The Credit Crunch Nobody is Watching
While the headlines focus on the "war" and "inflation," the real damage is happening in the credit markets. Higher interest rates were already putting pressure on commercial real estate and small business lending. A geopolitical shock adds a "risk premium" to everything.
Banks become more hesitant to lend when the global outlook is uncertain. If a business owner in Ohio needs a loan to expand, but the bank is worried that an Iran-Israel war will cause a global recession, that loan doesn't happen. This is the "hidden" tightening that doesn't show up in the Fed's dot plot but has a massive impact on GDP.
Powell's "careful monitoring" is a euphemism for "praying that the situation doesn't escalate." If it does, the Fed will be forced to choose between two evils: allowing inflation to run rampant or killing the labor market. Neither choice offers a happy ending.
The Strategy for a Volatile Era
The reality of the 2020s is that the "Goldilocks" economy is dead. We are entering an era where geopolitical events will dictate economic policy more than domestic data. For the investor or the business leader, the takeaway is clear: volatility is not a temporary bug; it is the primary feature of the new landscape.

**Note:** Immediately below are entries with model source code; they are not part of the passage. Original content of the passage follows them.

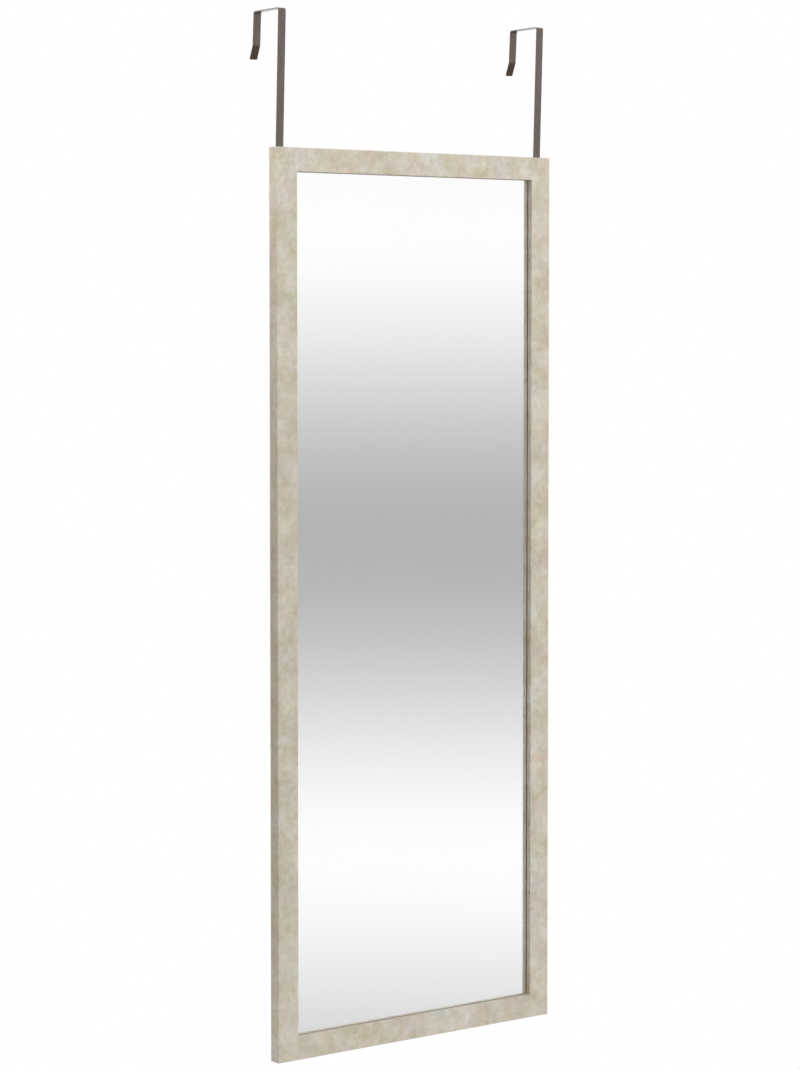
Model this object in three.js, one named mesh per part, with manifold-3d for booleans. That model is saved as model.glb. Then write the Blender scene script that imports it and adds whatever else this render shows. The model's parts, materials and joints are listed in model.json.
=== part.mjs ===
// Over-the-door mirror: a tall framed mirror that hangs from a door's top edge on two flat hooks.
// Millimetres, +Z up. X runs to the right as one faces the glass, Y from the room into the door.
// The origin is on the door's front top edge, midway between the hooks: the door's top is the
// plane z = 0 and its front face is the plane y = 0.

import * as THREE from 'three';
import { mergeVertices } from 'three/addons/utils/BufferGeometryUtils.js';
import Module from 'manifold-3d';

const wasm = await Module();
wasm.setup();

// ---------------------------------------------------------------- driving dimensions, frame

const FRAME_WIDTH = 457;
const FRAME_HEIGHT = 1219;
const FRAME_DEPTH = 19;
const FACE_WIDTH = 32; // seen from the front, outer edge to sight edge
const LIP_WIDTH = 7; // the part of the face that overlaps the glass
const FACE_TO_GLASS = 7.8;
const OUTER_ARRIS = 1.2;
const INNER_ARRIS = 0.7;
const BACK_ARRIS = 0.5;
const MITRE_GLUE = 0.05; // left off each mitred end

// ---------------------------------------------------------------- driving dimensions, panels

const GLASS_THICKNESS = 2;
const CUSHION_THICKNESS = 2;
const BOARD_THICKNESS = 3;
const PANEL_PLAY = 1; // between a panel's edge and the rabbet wall
const SHEET_GAP = 0.05; // between faces that lie on each other

// ---------------------------------------------------------------- driving dimensions, hooks

const STRAP_WIDTH = 11.5;
const STRAP_THICKNESS = 1.5;
const HOOK_RISE = 181.5; // frame top edge to door top
const HOOK_INSET = 13; // frame side edge to the strap's middle
const DOOR_GAP = 46; // door front face to the back leg's inside, at the door's top
const STRAP_SEAT = 13; // front of the frame to the front of the strap, in its groove
const STRAP_LEAN = THREE.MathUtils.degToRad(2.15);
const TAIL_LENGTH = 80; // strap below the frame's top edge
const LEG_DROP = 43.5; // door top to the bend where the lip flares
const LEG_SPLAY = THREE.MathUtils.degToRad(3.5);
const LIP_DROP = 18;
const LIP_FLARE = THREE.MathUtils.degToRad(23.5);
const BEND_RADIUS = 2.4; // inside the two bends at the door's top
const LIP_BEND_RADIUS = 6;
const STRAP_CORNER_RADIUS = 1.8;
const GROOVE_PLAY = 0.4; // beside and below the strap

// ---------------------------------------------------------------- driving dimensions, fixings

const FIT = 0.3; // between a fixing and the pocket that it sits in

const SCREW_SHANK_RADIUS = 1.75;
const SCREW_GRIP = 9.5; // length in the wood
const SCREW_TIP = 3;
const SCREW_HEAD_RADIUS = 3.4;
const SCREW_HEAD_HEIGHT = 2.2;
const SCREW_HEAD_EDGE = 0.9; // the head's straight side, under its crown
const SCREW_DROPS = { upper: 32, lower: 66 }; // below the frame's top edge
const RECESS_WIDTH = 0.9;
const RECESS_LENGTH = 3.6;
const RECESS_DEPTH = 1.1;

const NAIL_LEG = 7;
const NAIL_THICKNESS = 0.8;
const NAIL_HEIGHT = 7;

const POINT_THICKNESS = 0.6;
const POINT_WIDTH = 8;
const POINT_GRIP = 6; // driven into the rabbet wall
const POINT_TIP = 3;
const POINT_REACH = 8; // over the back
const POINTS_PER_STILE = 4;
const POINTS_PER_RAIL = 2;
const POINT_END_MARGIN = 115; // frame corner to the nearest point

const PAD_RADIUS = 7;
const PAD_THICKNESS = 1.5;
const PAD_EDGE = 0.5;
const PAD_INSET_X = 62; // frame side edge to the pad's middle

// ---------------------------------------------------------------- smoothness

const ARC_STEPS = 8; // in a rounded outline's quarter or in a crown
const ARRIS_STEPS = 4;
const BEND_STEPS = 6; // in each bend of a strap
const ROUND_SIDES = 24;
const OVERCUT = 1; // how far a cutter stands out of the face that it opens

// ---------------------------------------------------------------- places that follow from them

const BACK_Y = -PAD_THICKNESS;
const FRONT_Y = BACK_Y - FRAME_DEPTH;
const TOP_Z = -HOOK_RISE;
const BOTTOM_Z = TOP_Z - FRAME_HEIGHT;
const HALF_WIDTH = FRAME_WIDTH / 2;
const RABBET_WALL = FACE_WIDTH - LIP_WIDTH;

const GLASS_Y = FRONT_Y + FACE_TO_GLASS + SHEET_GAP;
const CUSHION_Y = GLASS_Y + GLASS_THICKNESS + SHEET_GAP;
const BOARD_Y = CUSHION_Y + CUSHION_THICKNESS + SHEET_GAP;
const POINT_Y = BOARD_Y + BOARD_THICKNESS + FIT;

const STRAP_FRONT_Y = FRONT_Y + STRAP_SEAT;
const STRAP_BACK_Y = STRAP_FRONT_Y + STRAP_THICKNESS;
const GROOVE_FLOOR_Y = STRAP_FRONT_Y - SHEET_GAP;
const HOOK_X = HALF_WIDTH - HOOK_INSET;

const SIDES = [
  { name: 'left', x: -1 },
  { name: 'right', x: 1 },
];
const ENDS = [
  { name: 'top', z: 1, edge: TOP_Z },
  { name: 'bottom', z: -1, edge: BOTTOM_Z },
];

// ---------------------------------------------------------------- finishes

const FINISHES = {
  stone_foil: { color: 0xcbc3ae, roughness: 0.5, metalness: 0 },
  mirror: { color: 0xe8ebec, roughness: 0.02, metalness: 1 },
  bronze_steel: { color: 0x6d655f, roughness: 0.45, metalness: 0.6 },
  zinc_steel: { color: 0xb9bcbd, roughness: 0.35, metalness: 1 },
  hardboard: { color: 0x7b5a3c, roughness: 0.8, metalness: 0 },
  foam: { color: 0xf1f1ee, roughness: 0.9, metalness: 0 },
  rubber: { color: 0x2b2b2b, roughness: 0.85, metalness: 0 },
};

const group = new THREE.Group();

function addPiece(name, geometry, finish) {
  const mesh = new THREE.Mesh(geometry, new THREE.MeshStandardMaterial(FINISHES[finish]));
  mesh.name = name;
  group.add(mesh);
  return mesh;
}

// ---------------------------------------------------------------- solids

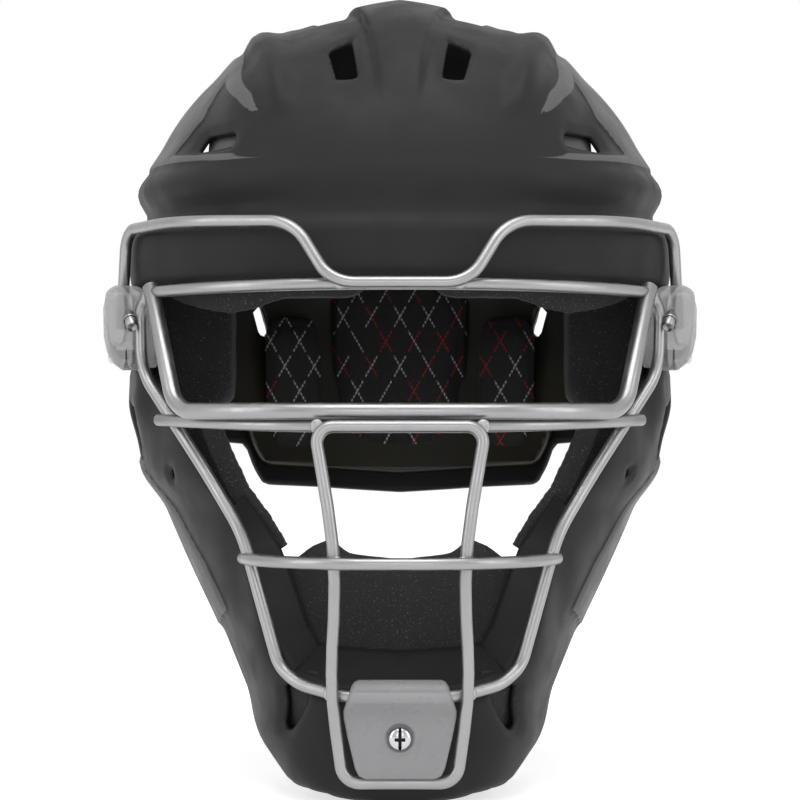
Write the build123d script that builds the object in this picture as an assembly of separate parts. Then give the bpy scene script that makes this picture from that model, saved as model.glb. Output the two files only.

If the Fed is forced to maintain high rates because of energy costs, we will see a massive shakeout in debt-heavy industries. The companies that thrived on "free money" for the last decade will vanish. Only those with actual cash flow and low leverage will survive a sustained period of high costs and high interest.
Jerome Powell can monitor the situation all he wants. He can look at his charts, his employment figures, and his consumer spending surveys. But as long as the drums of war are beating in the Middle East, he is no longer the most powerful man in the global economy. He is a passenger, just like the rest of us.
Watch the price of Brent crude. If it stays above $100 for more than a quarter, the Fed's plan for a soft landing is over. At that point, the conversation shifts from "when will they cut rates" to "how deep will the recession be."